Deceptive signals: On India’s goods exports numbers​

October’s foreign trade tidings present a picture that could well be misread​

Last month, India’s goods exports recorded only their second uptick this financial year, with a 6.2% rise. Merchandise imports grew a sharper 12.3% over last October and nearly 21% over September’s tally to hit an all-time high of $65.03 billion. The trade deficit, as a result, also hit a record $31.5 billion. The import bill was expected to go beyond the relatively tepid trends in recent months, spurred by anticipation of festive demand for items such as jewellery and high-end electronics. But this surge, and the deficit tally, was beyond expectations, with economists describing it as ‘a rude shock’ thanks to ‘idiosyncratic’ effects. The Finance Ministry’s monthly economic review asserted that merchandise exports “surprised on the upside” with the highest growth in 11 months, and that exports and imports have grown “despite fears of weak global demand”.

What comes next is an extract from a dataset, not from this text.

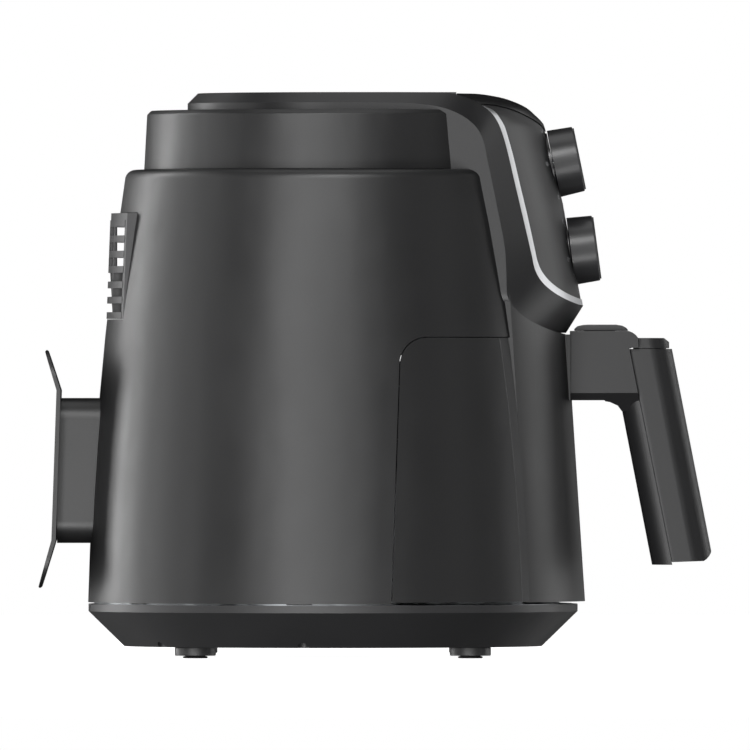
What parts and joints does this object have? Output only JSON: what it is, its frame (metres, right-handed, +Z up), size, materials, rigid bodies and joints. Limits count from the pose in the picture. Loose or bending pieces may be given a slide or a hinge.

The high imports and the likely deficit trajectory need not trigger much anxiety yet. The recent decline in oil prices should help this inelastic import bill recede from the seven-month high of $17.7 billion. While festive and wedding demand spiked gold and silver imports to an extent, price drops in precious metals in early October also played a role as jewellers sought to ramp up stocks before prices rebounded. Similarly, not all of the bump up in electronics imports can be construed as consumption demand. That October was the last month of free imports of personal computers, laptops and servers before the ‘deferred’ implementation of new import ‘licensing’ norms, now euphemistically rephrased as an ‘import management system’, also triggered players into stockpiling inventories of these items. The government has been trying to rein in the import bill through such measures and a slew of quality control orders, but boosting exports is more critical to support job creation and economic growth. What is worrying is October’s headline uptick in exports is a statistical kink – the shipments’ value of $33.6 billion is actually the lowest in 12 months and 6% below the 2021 tally. Global trade grew 2% month-on-month in October, but Indian exports dropped 2.6%. This is a clear sign that incremental opportunities that a slowing world is throwing up are being lost out on.